If (a[i] < threshold) a++; else b++;

What the branch will do is completely depending on the values of a[i]. We may get a runtime pattern that is easy to predict or we may get one that will foil our predictors. Is there an alternative? Another possibility is to use predicated instructions. These instructions take the following form:

cond register: some instruction

Where cond register is a reference to a single bit register. If the value of that register is 0 the instruction converts on the fly into a no op (does nothing), otherwise if the condition register is 1, the instruction executes normally.

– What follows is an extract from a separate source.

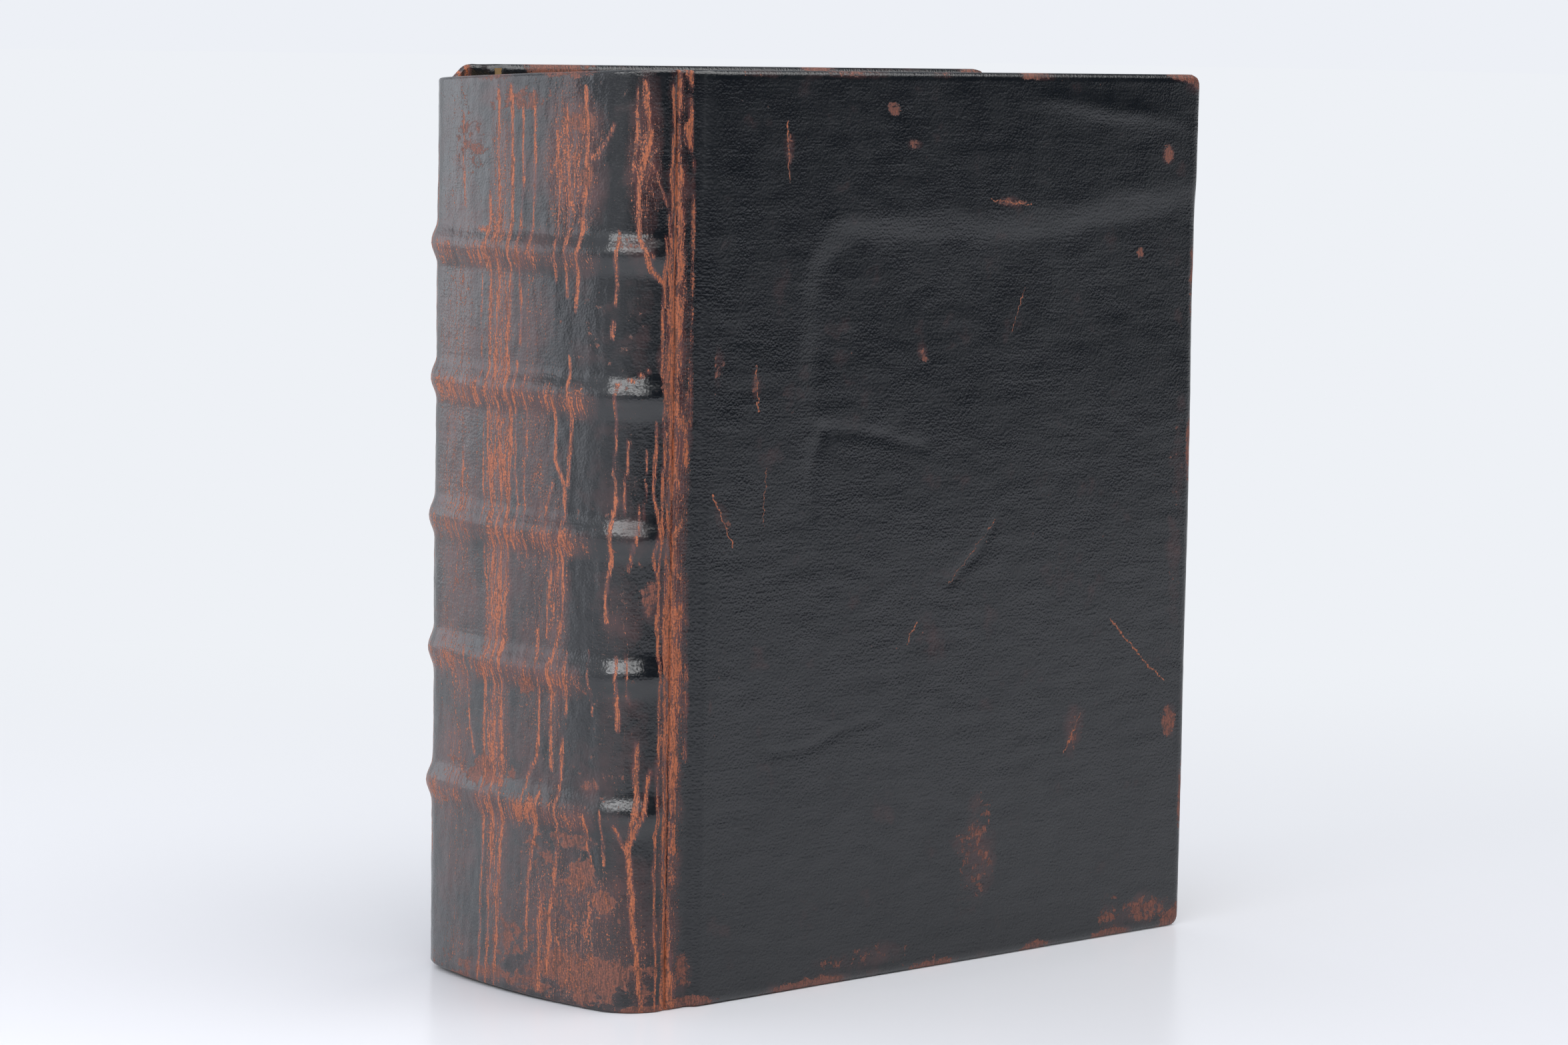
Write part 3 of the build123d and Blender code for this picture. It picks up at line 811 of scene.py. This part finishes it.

Let’s look at the code we had before. Here’s how it is implemented in conventional NIOS II machine language:

                Load a[i] in r8
                blt r8, r9, THEN                # r9 holds threshold
ELSE:
                addi r10, r10, 1                   # b++
                br            DONE

THEN:
addi r11, r11, 1 # a++
DONE:

A pipeline will struggle with the blt instruction trying to predict a data dependent pattern. In a hypothetical predicated NIOS II variant we would have this:

                Load a[i] in r8
                cmplt c0, r8, r9 # condition register c0 = r8 < r9
c0:          addi r10, r10, 1
!c0:         addi r11, r11, 1

The first c0: addi writes into r10 only if c0 is TRUE while the !c0: addi writes into r11 only if c0 is FALSE. In this code there are no branches so nothing to predict and no possibility of miss-prediction which is great. However, notice that no matter what one of the instructions will be converted to no op. So, we will effectively have one bubble in the pipeline. This is the price we pay with predication. This is less of a concern for if-then constructs as it is not always the case that we will see no ops. A commonly used instruction set that provides prediction is that of ARM. GPUs are also implementing predication. General purpose processors usually implemented a poor-man’s predication alternative in the form of a conditional move. For example, in a hypothetical NIOS II implementation we could have:

cmov r10, r11, r12

which does r10 = r11 only if r12 is non-zero (TRUE).